The impact of the pay is that new teachers are avoiding Scotts Valley. None of the staff that were hired when the high school opened eight years ago remain employed there.
According to Gregg Gunkel, the principal of SVHS, last year over 12 teachers left the high school for higher wages.
“Housing is very expensive here,” he said. “And if you can commute 30-40 minutes you can be paid $8,000-10,000 more.”
This teacher unrest lead to the protest on March 13.
Susan Tannehil, a second-grade art teacher who has worked for the district for over a decade, was at the teachers protest.
“It’s not just the lack of money,” Tannehil said. “It’s just that we want to feel that they care about us.”

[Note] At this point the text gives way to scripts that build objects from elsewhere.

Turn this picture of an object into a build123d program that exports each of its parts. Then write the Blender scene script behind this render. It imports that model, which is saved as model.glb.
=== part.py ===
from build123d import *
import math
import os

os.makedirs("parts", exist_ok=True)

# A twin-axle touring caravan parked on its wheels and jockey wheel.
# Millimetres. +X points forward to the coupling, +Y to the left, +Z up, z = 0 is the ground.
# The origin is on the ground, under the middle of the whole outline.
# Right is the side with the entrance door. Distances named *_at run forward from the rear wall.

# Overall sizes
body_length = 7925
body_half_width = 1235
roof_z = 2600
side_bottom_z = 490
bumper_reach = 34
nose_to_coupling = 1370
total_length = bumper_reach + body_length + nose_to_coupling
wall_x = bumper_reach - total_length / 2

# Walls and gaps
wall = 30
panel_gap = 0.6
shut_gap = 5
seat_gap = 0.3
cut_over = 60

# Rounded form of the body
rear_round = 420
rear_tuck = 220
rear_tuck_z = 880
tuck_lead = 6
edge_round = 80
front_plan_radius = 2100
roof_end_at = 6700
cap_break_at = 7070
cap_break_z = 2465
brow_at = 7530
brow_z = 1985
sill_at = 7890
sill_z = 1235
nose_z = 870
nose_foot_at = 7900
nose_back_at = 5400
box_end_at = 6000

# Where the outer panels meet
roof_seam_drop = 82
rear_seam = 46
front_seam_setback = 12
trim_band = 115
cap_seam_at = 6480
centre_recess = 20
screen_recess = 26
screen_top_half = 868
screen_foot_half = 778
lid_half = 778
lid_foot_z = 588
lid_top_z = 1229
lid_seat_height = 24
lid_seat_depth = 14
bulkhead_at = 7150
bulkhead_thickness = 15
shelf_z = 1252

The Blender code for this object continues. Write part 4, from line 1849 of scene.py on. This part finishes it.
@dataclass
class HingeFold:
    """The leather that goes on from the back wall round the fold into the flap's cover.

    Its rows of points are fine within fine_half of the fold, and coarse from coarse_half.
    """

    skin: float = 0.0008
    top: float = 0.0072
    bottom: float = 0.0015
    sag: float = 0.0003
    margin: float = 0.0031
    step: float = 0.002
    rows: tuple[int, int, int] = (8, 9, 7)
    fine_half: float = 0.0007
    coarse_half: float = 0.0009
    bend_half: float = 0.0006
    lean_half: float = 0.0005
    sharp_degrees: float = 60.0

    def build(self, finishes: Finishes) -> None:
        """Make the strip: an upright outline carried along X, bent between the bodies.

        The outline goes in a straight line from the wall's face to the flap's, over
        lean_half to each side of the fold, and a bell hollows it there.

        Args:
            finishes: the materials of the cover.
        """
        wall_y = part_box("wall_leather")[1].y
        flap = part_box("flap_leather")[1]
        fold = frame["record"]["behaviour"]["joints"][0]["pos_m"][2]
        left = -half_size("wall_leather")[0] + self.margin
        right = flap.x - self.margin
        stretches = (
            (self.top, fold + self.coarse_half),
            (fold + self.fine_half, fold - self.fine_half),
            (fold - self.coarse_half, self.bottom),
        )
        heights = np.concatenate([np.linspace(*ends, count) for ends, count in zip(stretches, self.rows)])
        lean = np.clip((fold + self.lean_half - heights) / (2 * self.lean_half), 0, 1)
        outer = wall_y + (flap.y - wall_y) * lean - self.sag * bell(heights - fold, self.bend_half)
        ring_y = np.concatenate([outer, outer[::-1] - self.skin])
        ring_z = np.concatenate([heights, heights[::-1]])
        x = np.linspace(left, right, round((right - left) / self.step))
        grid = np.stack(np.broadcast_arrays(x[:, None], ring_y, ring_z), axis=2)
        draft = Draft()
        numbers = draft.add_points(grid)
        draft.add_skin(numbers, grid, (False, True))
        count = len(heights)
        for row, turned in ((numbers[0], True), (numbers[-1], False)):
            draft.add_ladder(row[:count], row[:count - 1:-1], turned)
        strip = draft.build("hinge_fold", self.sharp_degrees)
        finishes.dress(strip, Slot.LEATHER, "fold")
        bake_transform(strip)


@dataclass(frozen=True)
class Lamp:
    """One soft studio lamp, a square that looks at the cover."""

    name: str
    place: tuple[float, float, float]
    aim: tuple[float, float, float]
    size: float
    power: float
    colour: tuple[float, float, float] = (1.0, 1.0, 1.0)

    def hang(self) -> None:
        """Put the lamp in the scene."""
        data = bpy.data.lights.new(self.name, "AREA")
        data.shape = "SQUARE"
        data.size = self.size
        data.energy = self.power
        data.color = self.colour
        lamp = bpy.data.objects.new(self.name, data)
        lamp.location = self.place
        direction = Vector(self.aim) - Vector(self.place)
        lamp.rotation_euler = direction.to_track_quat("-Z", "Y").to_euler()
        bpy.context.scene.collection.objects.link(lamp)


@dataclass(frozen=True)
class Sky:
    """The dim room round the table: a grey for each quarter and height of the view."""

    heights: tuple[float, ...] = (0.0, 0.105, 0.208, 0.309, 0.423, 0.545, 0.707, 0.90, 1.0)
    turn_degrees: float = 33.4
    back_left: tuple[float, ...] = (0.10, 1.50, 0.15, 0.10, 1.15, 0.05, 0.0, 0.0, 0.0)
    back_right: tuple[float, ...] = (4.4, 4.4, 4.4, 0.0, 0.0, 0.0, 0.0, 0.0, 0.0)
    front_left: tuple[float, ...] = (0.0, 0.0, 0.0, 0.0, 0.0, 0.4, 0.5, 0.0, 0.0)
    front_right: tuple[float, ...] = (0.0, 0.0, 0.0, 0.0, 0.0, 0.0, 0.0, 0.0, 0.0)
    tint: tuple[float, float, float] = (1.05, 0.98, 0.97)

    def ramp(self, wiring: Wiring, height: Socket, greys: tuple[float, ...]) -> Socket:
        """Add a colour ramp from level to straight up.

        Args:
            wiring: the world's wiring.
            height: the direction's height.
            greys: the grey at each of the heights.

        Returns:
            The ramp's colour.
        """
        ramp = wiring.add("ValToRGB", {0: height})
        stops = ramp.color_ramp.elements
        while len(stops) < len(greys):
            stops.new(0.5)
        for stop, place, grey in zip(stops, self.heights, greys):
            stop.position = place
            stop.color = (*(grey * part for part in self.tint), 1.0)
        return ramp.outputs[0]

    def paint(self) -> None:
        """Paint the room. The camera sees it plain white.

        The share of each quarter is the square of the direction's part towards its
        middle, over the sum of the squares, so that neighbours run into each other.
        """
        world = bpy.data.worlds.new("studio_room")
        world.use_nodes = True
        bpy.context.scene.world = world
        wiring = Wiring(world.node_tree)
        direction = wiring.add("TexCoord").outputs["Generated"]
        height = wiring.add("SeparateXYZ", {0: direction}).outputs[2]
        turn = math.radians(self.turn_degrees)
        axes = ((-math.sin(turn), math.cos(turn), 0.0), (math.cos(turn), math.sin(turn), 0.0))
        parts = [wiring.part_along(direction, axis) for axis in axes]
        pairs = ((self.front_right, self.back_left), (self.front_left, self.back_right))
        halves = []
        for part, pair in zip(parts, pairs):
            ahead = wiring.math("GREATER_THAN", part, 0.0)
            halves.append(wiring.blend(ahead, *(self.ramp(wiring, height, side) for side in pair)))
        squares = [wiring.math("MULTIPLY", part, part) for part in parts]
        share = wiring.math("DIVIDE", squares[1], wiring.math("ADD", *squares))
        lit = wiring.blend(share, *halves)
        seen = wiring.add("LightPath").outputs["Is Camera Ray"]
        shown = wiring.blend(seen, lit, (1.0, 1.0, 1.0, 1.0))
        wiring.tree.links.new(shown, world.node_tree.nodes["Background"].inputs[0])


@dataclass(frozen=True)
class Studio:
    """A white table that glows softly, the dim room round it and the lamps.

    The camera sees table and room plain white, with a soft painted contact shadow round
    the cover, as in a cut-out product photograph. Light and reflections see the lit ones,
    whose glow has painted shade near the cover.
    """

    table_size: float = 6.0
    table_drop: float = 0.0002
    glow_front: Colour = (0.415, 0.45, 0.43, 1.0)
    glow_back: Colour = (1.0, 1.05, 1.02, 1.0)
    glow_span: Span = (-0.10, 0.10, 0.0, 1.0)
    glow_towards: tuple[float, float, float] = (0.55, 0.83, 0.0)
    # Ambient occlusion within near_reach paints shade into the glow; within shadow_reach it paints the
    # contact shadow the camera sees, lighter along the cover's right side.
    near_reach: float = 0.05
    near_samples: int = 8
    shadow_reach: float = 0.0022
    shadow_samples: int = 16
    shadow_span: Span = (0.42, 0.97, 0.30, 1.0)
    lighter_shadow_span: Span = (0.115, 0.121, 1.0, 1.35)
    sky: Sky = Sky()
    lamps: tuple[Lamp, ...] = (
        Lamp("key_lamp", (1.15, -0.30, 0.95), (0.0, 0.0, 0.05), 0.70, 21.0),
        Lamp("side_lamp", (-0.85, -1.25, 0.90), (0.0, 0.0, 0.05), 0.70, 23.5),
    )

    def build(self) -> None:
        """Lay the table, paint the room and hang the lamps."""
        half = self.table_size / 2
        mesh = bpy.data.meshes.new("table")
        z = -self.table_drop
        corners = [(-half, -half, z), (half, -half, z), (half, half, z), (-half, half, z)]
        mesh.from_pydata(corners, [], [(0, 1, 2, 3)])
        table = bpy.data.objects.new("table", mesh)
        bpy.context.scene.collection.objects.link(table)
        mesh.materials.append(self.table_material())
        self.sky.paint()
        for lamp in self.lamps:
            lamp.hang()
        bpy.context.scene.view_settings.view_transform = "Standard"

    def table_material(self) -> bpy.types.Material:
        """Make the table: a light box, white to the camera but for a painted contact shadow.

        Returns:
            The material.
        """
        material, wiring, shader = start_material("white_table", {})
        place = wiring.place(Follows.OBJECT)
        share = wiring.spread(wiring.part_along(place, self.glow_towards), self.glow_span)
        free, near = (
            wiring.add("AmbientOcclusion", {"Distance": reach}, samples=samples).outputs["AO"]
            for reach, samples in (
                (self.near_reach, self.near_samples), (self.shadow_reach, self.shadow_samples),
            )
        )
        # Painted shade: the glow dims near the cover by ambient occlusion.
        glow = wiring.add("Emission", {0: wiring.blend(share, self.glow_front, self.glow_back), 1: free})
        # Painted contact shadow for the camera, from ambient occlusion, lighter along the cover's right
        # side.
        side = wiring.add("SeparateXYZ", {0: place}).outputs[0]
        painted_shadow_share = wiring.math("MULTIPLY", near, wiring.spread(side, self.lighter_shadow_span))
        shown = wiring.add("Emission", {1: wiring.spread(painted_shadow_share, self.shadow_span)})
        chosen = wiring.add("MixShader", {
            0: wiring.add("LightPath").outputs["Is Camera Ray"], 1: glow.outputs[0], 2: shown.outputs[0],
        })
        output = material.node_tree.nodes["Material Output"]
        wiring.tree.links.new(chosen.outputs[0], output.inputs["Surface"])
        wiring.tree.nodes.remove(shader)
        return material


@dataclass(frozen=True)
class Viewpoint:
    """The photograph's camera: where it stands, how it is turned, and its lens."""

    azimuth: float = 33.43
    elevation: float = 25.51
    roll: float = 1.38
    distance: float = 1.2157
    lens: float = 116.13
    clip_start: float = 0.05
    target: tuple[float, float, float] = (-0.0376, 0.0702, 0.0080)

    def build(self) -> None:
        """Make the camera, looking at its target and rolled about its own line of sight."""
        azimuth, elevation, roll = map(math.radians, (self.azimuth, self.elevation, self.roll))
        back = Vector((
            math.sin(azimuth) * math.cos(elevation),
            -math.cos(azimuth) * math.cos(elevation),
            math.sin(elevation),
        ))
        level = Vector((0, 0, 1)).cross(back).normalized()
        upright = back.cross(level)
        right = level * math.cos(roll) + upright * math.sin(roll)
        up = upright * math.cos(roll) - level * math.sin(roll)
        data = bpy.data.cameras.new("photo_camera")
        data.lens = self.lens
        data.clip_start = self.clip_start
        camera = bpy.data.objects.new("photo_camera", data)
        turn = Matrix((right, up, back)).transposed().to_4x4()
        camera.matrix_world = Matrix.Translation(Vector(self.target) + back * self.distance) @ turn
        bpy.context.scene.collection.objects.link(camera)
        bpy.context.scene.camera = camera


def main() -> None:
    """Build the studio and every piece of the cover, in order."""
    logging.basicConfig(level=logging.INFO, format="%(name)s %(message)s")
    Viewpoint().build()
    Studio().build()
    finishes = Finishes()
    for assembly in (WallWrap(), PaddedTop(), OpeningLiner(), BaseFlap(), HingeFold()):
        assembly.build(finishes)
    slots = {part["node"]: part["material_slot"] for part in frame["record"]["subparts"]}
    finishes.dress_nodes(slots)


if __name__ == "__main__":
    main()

She said that the school district had turned down their proposed Cost Of Living Adjustment (COLA) with the reasoning that it would hurt the school’s non-teacher staff.
“They tell us if we get our raise we might lose our librarians, our counselors, and our yard duty,” Tannehil said.
During the protest two teenagers riding bicycles asked Tannehil, over the sound of traffic, if she could push the crosswalk button for them.
“You were my favorite student,” she said to one of them.
Motioning towards him as he crossed the street, she said, “I taught him in the second grade.”